7 Easy Ways to Start Being a More Present Mom

I fail in little (and big) ways every day in this journey to being more present.  My goal is that when my kids look back, they will remember me as a mom who loved them with all her heart and gave them the attention they needed. Not as the “wait until I’m done with ____” mom that I so often am right now. The following ideas are some of the things I’ve been trying on my journey to being a more present mom. Some I try to do every day, others every once in awhile.  See if there are any that will help you, too, on your journey to being more present with your children.

1) Put the phone down

Our phones are so addicting- between starting up this blog, keeping up with social media, and reading whatever funny article some acquaintance from high school posted, I feel like I’m always on it. I’ve started to put limits on myself- I can only have it when the kids are sleeping or eating, I keep it on the kitchen counter, or I can do this one task but then it goes away.  Find what works for you to put the phone down and be present with those in front of you. It’s okay to indulge every once in awhile, but we don’t want our kids thinking we love our phone more than we love them. 
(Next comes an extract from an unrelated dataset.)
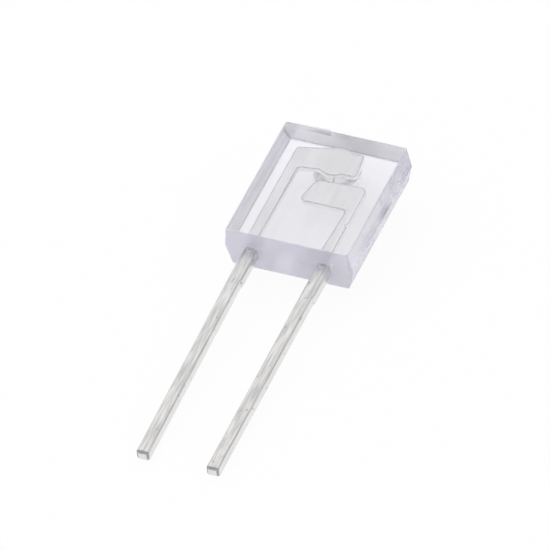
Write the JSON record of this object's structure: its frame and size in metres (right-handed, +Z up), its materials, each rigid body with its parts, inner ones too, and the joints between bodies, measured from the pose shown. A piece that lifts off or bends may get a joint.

2) Do activities you enjoy

I am way better at being a more present mom with my kids when we are doing something that I enjoy doing.  I love reading to my kids, so I try to incorporate that somewhere every day. Puzzles and painting are also go to’s for me as Nora has gotten older.  When I’m excited about something she’s doing, she gets even more excited to share it with me. Experiment with different games, toys, and activities to see what you enjoy doing. Do more of that!
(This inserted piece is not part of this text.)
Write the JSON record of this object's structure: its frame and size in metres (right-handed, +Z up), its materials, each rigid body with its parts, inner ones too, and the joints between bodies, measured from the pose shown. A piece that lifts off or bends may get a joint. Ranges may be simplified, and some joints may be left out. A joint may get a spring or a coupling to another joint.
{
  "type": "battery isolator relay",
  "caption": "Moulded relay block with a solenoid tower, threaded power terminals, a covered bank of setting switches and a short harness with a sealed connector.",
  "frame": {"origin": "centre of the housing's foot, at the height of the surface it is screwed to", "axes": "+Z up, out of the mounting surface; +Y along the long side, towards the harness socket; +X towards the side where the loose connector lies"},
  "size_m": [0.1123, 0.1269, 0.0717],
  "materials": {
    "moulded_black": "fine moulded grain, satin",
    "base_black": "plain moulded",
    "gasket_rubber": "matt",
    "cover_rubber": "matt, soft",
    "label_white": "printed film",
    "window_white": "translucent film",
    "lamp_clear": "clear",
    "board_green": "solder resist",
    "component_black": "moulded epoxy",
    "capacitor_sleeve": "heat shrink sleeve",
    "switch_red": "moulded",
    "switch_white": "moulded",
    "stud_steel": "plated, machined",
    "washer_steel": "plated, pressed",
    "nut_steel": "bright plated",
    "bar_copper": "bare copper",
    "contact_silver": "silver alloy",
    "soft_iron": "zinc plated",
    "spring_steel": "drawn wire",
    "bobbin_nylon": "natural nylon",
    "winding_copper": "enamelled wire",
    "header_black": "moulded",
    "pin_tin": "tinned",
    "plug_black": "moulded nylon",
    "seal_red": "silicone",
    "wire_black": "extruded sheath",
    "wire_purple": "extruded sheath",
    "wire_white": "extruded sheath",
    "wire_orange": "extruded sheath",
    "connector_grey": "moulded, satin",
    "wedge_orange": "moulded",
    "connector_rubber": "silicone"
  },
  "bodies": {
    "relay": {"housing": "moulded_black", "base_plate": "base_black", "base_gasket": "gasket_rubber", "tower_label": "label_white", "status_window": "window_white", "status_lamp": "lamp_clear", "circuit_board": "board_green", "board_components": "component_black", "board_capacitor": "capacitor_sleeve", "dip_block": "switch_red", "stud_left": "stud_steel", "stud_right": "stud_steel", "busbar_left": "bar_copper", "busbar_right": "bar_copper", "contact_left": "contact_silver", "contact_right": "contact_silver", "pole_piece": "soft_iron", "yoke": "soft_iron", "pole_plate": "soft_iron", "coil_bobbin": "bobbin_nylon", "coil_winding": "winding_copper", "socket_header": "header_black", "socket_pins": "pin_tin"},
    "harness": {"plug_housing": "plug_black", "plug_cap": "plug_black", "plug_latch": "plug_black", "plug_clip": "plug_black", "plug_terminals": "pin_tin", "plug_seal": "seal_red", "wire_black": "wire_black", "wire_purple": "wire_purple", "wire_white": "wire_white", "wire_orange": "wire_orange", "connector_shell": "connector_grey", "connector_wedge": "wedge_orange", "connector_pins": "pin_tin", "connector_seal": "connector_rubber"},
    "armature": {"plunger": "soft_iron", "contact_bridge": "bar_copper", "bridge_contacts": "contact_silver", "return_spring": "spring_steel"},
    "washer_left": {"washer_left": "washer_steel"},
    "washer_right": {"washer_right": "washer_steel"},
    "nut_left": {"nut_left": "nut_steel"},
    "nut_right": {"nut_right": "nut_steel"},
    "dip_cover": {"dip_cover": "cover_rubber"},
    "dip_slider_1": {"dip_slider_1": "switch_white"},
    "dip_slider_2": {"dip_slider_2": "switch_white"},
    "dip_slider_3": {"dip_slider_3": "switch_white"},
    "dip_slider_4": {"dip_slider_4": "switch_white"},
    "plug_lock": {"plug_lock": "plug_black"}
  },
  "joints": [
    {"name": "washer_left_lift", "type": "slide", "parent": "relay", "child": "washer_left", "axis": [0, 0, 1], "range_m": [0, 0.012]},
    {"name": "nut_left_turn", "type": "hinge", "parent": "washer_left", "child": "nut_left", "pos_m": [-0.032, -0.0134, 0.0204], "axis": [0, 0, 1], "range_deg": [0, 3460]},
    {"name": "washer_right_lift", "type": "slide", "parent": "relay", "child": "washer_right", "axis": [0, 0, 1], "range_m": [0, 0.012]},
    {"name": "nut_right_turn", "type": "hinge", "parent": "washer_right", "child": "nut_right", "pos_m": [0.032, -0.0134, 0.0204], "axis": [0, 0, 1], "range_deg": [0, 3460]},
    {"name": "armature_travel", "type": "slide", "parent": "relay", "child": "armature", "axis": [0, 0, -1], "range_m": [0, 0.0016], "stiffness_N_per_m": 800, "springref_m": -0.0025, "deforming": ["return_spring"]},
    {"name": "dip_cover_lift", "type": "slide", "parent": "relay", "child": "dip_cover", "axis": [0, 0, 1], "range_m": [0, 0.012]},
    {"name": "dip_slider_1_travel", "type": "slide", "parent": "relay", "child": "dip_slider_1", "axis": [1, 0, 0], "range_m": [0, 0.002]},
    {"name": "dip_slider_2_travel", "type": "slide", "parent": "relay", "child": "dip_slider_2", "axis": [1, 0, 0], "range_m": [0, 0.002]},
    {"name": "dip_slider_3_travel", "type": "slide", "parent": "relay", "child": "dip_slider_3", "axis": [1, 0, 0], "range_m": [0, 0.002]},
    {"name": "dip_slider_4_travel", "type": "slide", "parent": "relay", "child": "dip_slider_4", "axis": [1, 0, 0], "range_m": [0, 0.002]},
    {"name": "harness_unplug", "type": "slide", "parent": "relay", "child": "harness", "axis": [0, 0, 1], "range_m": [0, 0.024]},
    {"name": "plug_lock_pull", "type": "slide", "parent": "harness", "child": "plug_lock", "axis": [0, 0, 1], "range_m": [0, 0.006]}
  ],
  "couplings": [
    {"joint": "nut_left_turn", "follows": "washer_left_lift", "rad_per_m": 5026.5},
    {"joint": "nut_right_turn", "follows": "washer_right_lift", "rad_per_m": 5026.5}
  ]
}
Read More: Fun Indoor Activities that Both You and Your Kids will Love

                 

3) Invest in yourself

I am such a better mom when my cup is full. That is, when I take time for myself away from the kids, when I have some bit of quiet in the day. By putting myself first sometimes and taking the time I need, I’m able to come back refreshed and ready to take on tantrums and messes with a little more patience and a lot more love.  Sometimes that’s as easy as taking a shower (with no kids in the bathroom!) and sometimes, I need my husband to watch the kids while I go to Starbucks or the library. Whether it’s taking time to pray or have quiet in the morning, getting a workout in during naptime, or just simply taking a nice shower, find that thing that fills your cup and take the time to invest in yourself.
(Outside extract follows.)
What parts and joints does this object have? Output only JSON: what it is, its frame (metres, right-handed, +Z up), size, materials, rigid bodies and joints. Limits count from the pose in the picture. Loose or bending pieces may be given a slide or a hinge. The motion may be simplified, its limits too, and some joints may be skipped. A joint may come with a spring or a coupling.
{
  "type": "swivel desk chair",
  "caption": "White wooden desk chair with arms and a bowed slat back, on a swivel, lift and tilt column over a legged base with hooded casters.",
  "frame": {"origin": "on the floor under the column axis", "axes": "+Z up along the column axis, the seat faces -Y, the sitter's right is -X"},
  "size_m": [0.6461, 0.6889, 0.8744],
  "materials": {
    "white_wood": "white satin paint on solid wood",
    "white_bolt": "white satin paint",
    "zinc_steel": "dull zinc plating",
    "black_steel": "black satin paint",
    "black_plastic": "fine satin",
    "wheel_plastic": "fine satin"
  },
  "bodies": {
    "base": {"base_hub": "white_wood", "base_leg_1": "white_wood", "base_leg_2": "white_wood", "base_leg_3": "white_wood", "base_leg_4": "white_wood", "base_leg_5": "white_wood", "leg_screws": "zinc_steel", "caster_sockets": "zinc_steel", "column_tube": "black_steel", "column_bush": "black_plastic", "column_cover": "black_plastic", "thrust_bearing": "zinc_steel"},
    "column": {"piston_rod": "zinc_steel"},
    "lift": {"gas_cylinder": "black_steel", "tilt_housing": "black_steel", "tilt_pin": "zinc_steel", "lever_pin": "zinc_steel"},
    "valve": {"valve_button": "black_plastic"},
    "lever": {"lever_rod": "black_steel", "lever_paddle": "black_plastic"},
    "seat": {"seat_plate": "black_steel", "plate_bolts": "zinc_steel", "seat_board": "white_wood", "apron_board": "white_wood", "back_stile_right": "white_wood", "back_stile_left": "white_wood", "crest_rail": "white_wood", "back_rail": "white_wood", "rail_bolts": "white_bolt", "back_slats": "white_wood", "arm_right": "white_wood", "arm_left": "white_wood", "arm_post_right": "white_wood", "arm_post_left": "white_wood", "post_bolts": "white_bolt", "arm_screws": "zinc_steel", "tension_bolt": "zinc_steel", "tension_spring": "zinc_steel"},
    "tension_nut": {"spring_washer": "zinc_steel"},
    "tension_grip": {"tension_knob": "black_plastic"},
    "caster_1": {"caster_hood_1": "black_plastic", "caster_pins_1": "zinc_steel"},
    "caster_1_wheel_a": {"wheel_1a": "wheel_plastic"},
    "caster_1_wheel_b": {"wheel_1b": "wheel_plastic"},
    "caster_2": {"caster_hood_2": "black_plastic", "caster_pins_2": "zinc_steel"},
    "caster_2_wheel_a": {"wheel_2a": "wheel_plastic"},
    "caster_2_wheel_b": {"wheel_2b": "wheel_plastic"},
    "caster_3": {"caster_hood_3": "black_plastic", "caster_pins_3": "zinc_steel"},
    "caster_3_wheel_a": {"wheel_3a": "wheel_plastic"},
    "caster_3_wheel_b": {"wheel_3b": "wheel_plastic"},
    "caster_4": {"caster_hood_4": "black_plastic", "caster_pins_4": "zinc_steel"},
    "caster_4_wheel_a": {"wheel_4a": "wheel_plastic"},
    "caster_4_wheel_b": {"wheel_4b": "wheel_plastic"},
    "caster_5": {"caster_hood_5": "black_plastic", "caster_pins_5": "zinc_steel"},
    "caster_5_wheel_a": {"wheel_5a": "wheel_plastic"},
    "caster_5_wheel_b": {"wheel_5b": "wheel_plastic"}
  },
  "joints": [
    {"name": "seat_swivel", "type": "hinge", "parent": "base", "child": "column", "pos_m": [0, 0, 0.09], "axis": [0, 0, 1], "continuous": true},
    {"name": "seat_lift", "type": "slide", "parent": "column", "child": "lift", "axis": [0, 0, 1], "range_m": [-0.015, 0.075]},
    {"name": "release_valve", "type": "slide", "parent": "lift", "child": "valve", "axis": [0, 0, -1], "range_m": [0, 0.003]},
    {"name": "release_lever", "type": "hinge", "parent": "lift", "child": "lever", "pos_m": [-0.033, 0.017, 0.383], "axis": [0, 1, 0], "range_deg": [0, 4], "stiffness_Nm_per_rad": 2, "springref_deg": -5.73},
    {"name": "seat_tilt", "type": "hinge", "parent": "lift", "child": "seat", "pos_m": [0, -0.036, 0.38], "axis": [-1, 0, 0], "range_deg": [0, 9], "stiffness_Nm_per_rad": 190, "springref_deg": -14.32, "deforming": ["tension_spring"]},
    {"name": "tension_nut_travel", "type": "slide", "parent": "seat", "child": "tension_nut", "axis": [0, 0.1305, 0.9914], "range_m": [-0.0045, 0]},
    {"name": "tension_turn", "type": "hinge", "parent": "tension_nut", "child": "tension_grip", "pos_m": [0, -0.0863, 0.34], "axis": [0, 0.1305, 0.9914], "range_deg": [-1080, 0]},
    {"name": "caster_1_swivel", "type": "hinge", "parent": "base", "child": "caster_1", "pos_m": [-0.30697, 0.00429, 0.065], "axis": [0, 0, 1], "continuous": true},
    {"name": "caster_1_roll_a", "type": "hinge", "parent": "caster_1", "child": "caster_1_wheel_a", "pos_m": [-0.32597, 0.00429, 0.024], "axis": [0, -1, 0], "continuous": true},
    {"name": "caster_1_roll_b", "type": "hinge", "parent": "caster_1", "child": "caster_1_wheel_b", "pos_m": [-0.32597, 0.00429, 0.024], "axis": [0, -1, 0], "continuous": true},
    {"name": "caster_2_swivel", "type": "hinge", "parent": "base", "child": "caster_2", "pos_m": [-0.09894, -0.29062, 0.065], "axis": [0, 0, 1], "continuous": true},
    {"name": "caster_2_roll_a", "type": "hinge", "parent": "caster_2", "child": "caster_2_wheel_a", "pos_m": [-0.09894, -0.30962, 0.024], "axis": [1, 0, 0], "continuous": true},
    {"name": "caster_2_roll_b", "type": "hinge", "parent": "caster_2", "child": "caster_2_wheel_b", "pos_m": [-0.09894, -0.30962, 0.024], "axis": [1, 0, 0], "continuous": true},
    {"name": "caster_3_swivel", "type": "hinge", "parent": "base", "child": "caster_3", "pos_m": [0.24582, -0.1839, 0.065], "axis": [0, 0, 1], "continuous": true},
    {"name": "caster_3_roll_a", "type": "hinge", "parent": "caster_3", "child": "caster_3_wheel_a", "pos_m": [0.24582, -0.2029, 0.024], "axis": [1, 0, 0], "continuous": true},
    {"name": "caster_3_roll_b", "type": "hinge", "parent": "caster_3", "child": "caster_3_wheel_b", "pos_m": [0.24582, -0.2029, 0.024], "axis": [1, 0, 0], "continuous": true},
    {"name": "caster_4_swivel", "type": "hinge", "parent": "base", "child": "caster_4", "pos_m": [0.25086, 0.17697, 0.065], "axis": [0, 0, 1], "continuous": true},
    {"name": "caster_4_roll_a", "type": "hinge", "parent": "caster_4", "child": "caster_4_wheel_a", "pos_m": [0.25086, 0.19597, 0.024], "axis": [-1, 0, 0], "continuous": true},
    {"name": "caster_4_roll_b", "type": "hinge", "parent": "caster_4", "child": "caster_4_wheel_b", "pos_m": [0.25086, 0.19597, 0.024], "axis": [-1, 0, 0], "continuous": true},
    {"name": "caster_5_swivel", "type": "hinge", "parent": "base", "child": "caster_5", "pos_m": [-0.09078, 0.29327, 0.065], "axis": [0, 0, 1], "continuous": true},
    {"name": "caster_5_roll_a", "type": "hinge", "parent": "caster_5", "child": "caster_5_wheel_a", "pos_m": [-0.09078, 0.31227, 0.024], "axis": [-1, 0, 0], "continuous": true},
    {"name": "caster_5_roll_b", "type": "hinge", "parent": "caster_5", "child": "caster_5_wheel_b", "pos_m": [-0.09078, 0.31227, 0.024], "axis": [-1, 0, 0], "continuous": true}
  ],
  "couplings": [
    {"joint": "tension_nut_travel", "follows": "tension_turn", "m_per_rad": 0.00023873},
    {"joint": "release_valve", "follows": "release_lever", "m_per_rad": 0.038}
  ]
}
Read More: Self Care for the Mom That Thinks She Doesn’t Need It 

4) Include kids in household chores

I get so distracted from my kids when the house is a mess. I’m either away cleaning it or thinking about all of the things I need to do when I’m trying to play with them. By incorporating them in tasks like cooking, laundry, or sweeping, I’m able to practice being a more present mom to my kids while also getting the things I need to get done done. Sometimes this means it takes a little bit longer to get a task done, but so often they enjoy being a part of the process. Invite your little ones to do your to do list with you- you might be surprised at what they’re able to do!   

5) Turn up the music

I’m learning that putting on some music and having a dance party (or as Nora is starting to call them- talent shows) is one of the best things to reset my brain and prompt my being more present.  There’s something about dancing with my kiddos that adds a little extra joy to my day. Nora is starting to sing along to different songs and Charlie is a dancing machine, so it’s been really fun to share these times together.  Whether it’s “mama” music, old classics, or Toddler Radio on Pandora (my go to), put on some music and see what happens.

6) Get out of the house

I am such a better mom when we leave the house. When we’re at home, I have the dishes and laundry beckoning me, my phone is in easy reach, and I get bored of playing the same old games. Enter outings! Whether it’s something simple like going to the grocery store, or a bigger outing like going to the zoo, I’m able to disconnect from all of the things waiting for me at home, and just be present with my kiddos. Find those places that bring you joy, and include them in your weekly routine. Or if you’re having a bad day, just take that spontaneous trip to the park! Sometimes all we need is a good reset and getting out of the house does just that, allowing you to be a more present mom.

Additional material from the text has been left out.